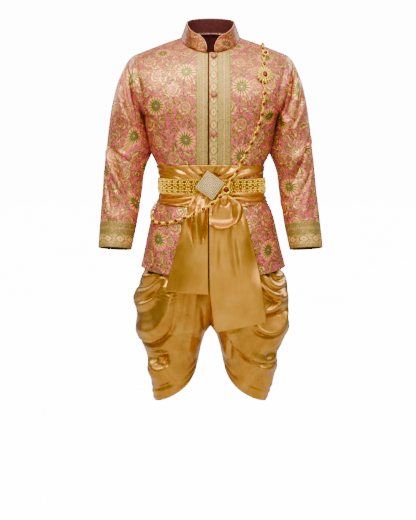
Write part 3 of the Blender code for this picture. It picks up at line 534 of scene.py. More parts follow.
# A woven border by its distance from the cloth's edge in millimetres: plain stripes with fine
# pinstripes, a line of beads, and a row of framed medallions with a small round between each two.
MEDALLION_EVERY, MEDALLION_LONG, MEDALLION_WIDE = 0.037, 0.014, 0.0105
MEDALLION_SHADES = (
    (0.0, "#B83C1C"), (0.24, "#FFDC6C"), (0.46, "#E87038"), (0.6, "#FFDC6C"), (0.78, "#4E5424"),
)
BEAD_EVERY, BEAD_RADIUS = 0.0062, 0.0021
PIN_EVERY, PIN_WIDE, PIN_SHADE, BEAD_SHADE = 0.0042, 0.0016, "#7C6A30", "#F8C060"
LEFT_BORDER = {
    "wide": 67, "beads": 47.5, "medallions": 16, "pins": (27, 67), "figured": ((3, 66, "fine"),),
    "stripes": (
        (0, "#3A1408"), (2.4, "#B04824"), (4.4, "#E6BC64"), (26, "#8A7434"), (28.5, "#CCB058"),
        (45, "#DC8048"), (49.5, "#C8AE58"), (64, "#8A7834"),
    ),
}
RIGHT_BORDER = {
    "wide": 35, "beads": 15, "medallions": None, "pins": (2, 35), "figured": ((2, 35, "fine"),),
    "stripes": ((0, "#4A2410"), (2, "#C8AE58"), (13, "#DC8048"), (17, "#CCB058"), (32, "#8A7834")),
}
BORDER_FIGURES = {
    "fine": (0.0031, 0.0019, 0.0009, 0.0003, 0.8, ("cream", "olive", "gold", "olive", "orange", "dark")),
    "broad": (0.007, 0.0042, 0.0017, 0.0012, 0.9, ("cream", "green", "gold", "cream", "orange", "green")),
}
BORDER_COLOURS = {
    "gold": "#E0A23C", "cream": "#FFE08A", "green": "#4E5424", "olive": "#8A7C34", "orange": "#E8784A",
    "dark": "#6A5824",
}


def add_border(add, spot, colour, covered, border):
    """Lays a border over a pattern along the edge that the map of that name measures from."""
    edge = add("SeparateXYZ", add("UVMap edge")[0])
    wide, (pins_from, pins_to) = border["wide"], border["pins"]
    share = add("Math MULTIPLY", edge[0], 1000 / wide)[0]
    laid = add("ValToRGB", share, stops=[(at / wide, shade) for at, shade in border["stripes"]])[0]
    pin = add("Math PINGPONG", edge[0], PIN_EVERY / 2)[0]
    pin = add("Math LESS_THAN", pin, PIN_WIDE / 2)[0]
    pinned = (0, 0.0), (pins_from / wide, 0.8), (pins_to / wide, 0.0)
    pinned = add("ValToRGB", share, stops=pinned)[0]
    pin = add("Math MULTIPLY", pin, pinned)[0]
    laid = add("Mix RGBA", {0: pin, 6: laid, 7: PIN_SHADE})[2]
    for start, end, figure in border["figured"]:
        drawn = add_leaves(add, spot, laid, 0.0, BORDER_FIGURES[figure], BORDER_COLOURS)[0]
        after = add("Math GREATER_THAN", edge[0], start / 1000)[0]
        before = add("Math LESS_THAN", edge[0], end / 1000)[0]
        within = add("Math MULTIPLY", after, before)[0]
        within = add("Math MULTIPLY", within, 0.62)[0]
        laid = add("Mix RGBA", {0: within, 6: laid, 7: drawn})[2]
    if border["beads"]:
        up = add("Math PINGPONG", edge[1], BEAD_EVERY / 2)[0]
        off = add("Math SUBTRACT", edge[0], border["beads"] / 1000)[0]
        far = add("VectorMath LENGTH", add("CombineXYZ", off, up)[0])[1]
        bead = add("Math LESS_THAN", far, BEAD_RADIUS)[0]
        laid = add("Mix RGBA", {0: bead, 6: laid, 7: BEAD_SHADE})[2]
    if border["medallions"]:
        for shift, scale in ((0.0, 1.0), (MEDALLION_EVERY / 2, 0.42)):
            up = add("Math ADD", edge[1], shift)[0]
            up = add("Math PINGPONG", up, MEDALLION_EVERY / 2)[0]
            up = add("Math MULTIPLY", up, 1 / (MEDALLION_LONG * scale))[0]
            off = add("Math SUBTRACT", edge[0], border["medallions"] / 1000)[0]
            off = add("Math ABSOLUTE", off)[0]
            off = add("Math MULTIPLY", off, 1 / (MEDALLION_WIDE * scale))[0]
            square = add("Math ADD", up, off)[0]
            round_ = add("VectorMath LENGTH", add("CombineXYZ", off, up)[0])[1]
            shape = add("Math ADD", square, round_)[0]
            shape = add("Math MULTIPLY", shape, 0.46)[0]
            medal = add("ValToRGB", shape, stops=MEDALLION_SHADES)[0]
            within = add("Math LESS_THAN", shape, 1.0)[0]
            laid = add("Mix RGBA", {0: within, 6: laid, 7: medal})[2]
    inside = add("Math LESS_THAN", edge[0], wide / 1000)[0]
    bare = add("Math SUBTRACT", 1.0, inside)[0]
    low = add("Math MULTIPLY", inside, 0.6)[0]
    covered = add("Math MULTIPLY_ADD", covered, bare, low)[0]
    return add("Mix RGBA", {0: inside, 6: colour, 7: laid})[2], covered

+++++

◆ Brief
Reproduce the listing shown above in its entirety, exactly.

◆ Response below
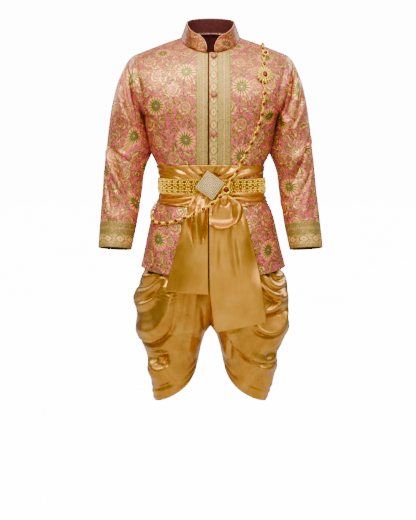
Write part 3 of the Blender code for this picture. It picks up at line 534 of scene.py. More parts follow.
# A woven border by its distance from the cloth's edge in millimetres: plain stripes with fine
# pinstripes, a line of beads, and a row of framed medallions with a small round between each two.
MEDALLION_EVERY, MEDALLION_LONG, MEDALLION_WIDE = 0.037, 0.014, 0.0105
MEDALLION_SHADES = (
    (0.0, "#B83C1C"), (0.24, "#FFDC6C"), (0.46, "#E87038"), (0.6, "#FFDC6C"), (0.78, "#4E5424"),
)
BEAD_EVERY, BEAD_RADIUS = 0.0062, 0.0021
PIN_EVERY, PIN_WIDE, PIN_SHADE, BEAD_SHADE = 0.0042, 0.0016, "#7C6A30", "#F8C060"
LEFT_BORDER = {
    "wide": 67, "beads": 47.5, "medallions": 16, "pins": (27, 67), "figured": ((3, 66, "fine"),),
    "stripes": (
        (0, "#3A1408"), (2.4, "#B04824"), (4.4, "#E6BC64"), (26, "#8A7434"), (28.5, "#CCB058"),
        (45, "#DC8048"), (49.5, "#C8AE58"), (64, "#8A7834"),
    ),
}
RIGHT_BORDER = {
    "wide": 35, "beads": 15, "medallions": None, "pins": (2, 35), "figured": ((2, 35, "fine"),),
    "stripes": ((0, "#4A2410"), (2, "#C8AE58"), (13, "#DC8048"), (17, "#CCB058"), (32, "#8A7834")),
}
BORDER_FIGURES = {
    "fine": (0.0031, 0.0019, 0.0009, 0.0003, 0.8, ("cream", "olive", "gold", "olive", "orange", "dark")),
    "broad": (0.007, 0.0042, 0.0017, 0.0012, 0.9, ("cream", "green", "gold", "cream", "orange", "green")),
}
BORDER_COLOURS = {
    "gold": "#E0A23C", "cream": "#FFE08A", "green": "#4E5424", "olive": "#8A7C34", "orange": "#E8784A",
    "dark": "#6A5824",
}


def add_border(add, spot, colour, covered, border):
    """Lays a border over a pattern along the edge that the map of that name measures from."""
    edge = add("SeparateXYZ", add("UVMap edge")[0])
    wide, (pins_from, pins_to) = border["wide"], border["pins"]
    share = add("Math MULTIPLY", edge[0], 1000 / wide)[0]
    laid = add("ValToRGB", share, stops=[(at / wide, shade) for at, shade in border["stripes"]])[0]
    pin = add("Math PINGPONG", edge[0], PIN_EVERY / 2)[0]
    pin = add("Math LESS_THAN", pin, PIN_WIDE / 2)[0]
    pinned = (0, 0.0), (pins_from / wide, 0.8), (pins_to / wide, 0.0)
    pinned = add("ValToRGB", share, stops=pinned)[0]
    pin = add("Math MULTIPLY", pin, pinned)[0]
    laid = add("Mix RGBA", {0: pin, 6: laid, 7: PIN_SHADE})[2]
    for start, end, figure in border["figured"]:
        drawn = add_leaves(add, spot, laid, 0.0, BORDER_FIGURES[figure], BORDER_COLOURS)[0]
        after = add("Math GREATER_THAN", edge[0], start / 1000)[0]
        before = add("Math LESS_THAN", edge[0], end / 1000)[0]
        within = add("Math MULTIPLY", after, before)[0]
        within = add("Math MULTIPLY", within, 0.62)[0]
        laid = add("Mix RGBA", {0: within, 6: laid, 7: drawn})[2]
    if border["beads"]:
        up = add("Math PINGPONG", edge[1], BEAD_EVERY / 2)[0]
        off = add("Math SUBTRACT", edge[0], border["beads"] / 1000)[0]
        far = add("VectorMath LENGTH", add("CombineXYZ", off, up)[0])[1]
        bead = add("Math LESS_THAN", far, BEAD_RADIUS)[0]
        laid = add("Mix RGBA", {0: bead, 6: laid, 7: BEAD_SHADE})[2]
    if border["medallions"]:
        for shift, scale in ((0.0, 1.0), (MEDALLION_EVERY / 2, 0.42)):
            up = add("Math ADD", edge[1], shift)[0]
            up = add("Math PINGPONG", up, MEDALLION_EVERY / 2)[0]
            up = add("Math MULTIPLY", up, 1 / (MEDALLION_LONG * scale))[0]
            off = add("Math SUBTRACT", edge[0], border["medallions"] / 1000)[0]
            off = add("Math ABSOLUTE", off)[0]
            off = add("Math MULTIPLY", off, 1 / (MEDALLION_WIDE * scale))[0]
            square = add("Math ADD", up, off)[0]
            round_ = add("VectorMath LENGTH", add("CombineXYZ", off, up)[0])[1]
            shape = add("Math ADD", square, round_)[0]
            shape = add("Math MULTIPLY", shape, 0.46)[0]
            medal = add("ValToRGB", shape, stops=MEDALLION_SHADES)[0]
            within = add("Math LESS_THAN", shape, 1.0)[0]
            laid = add("Mix RGBA", {0: within, 6: laid, 7: medal})[2]
    inside = add("Math LESS_THAN", edge[0], wide / 1000)[0]
    bare = add("Math SUBTRACT", 1.0, inside)[0]
    low = add("Math MULTIPLY", inside, 0.6)[0]
    covered = add("Math MULTIPLY_ADD", covered, bare, low)[0]
    return add("Mix RGBA", {0: inside, 6: colour, 7: laid})[2], covered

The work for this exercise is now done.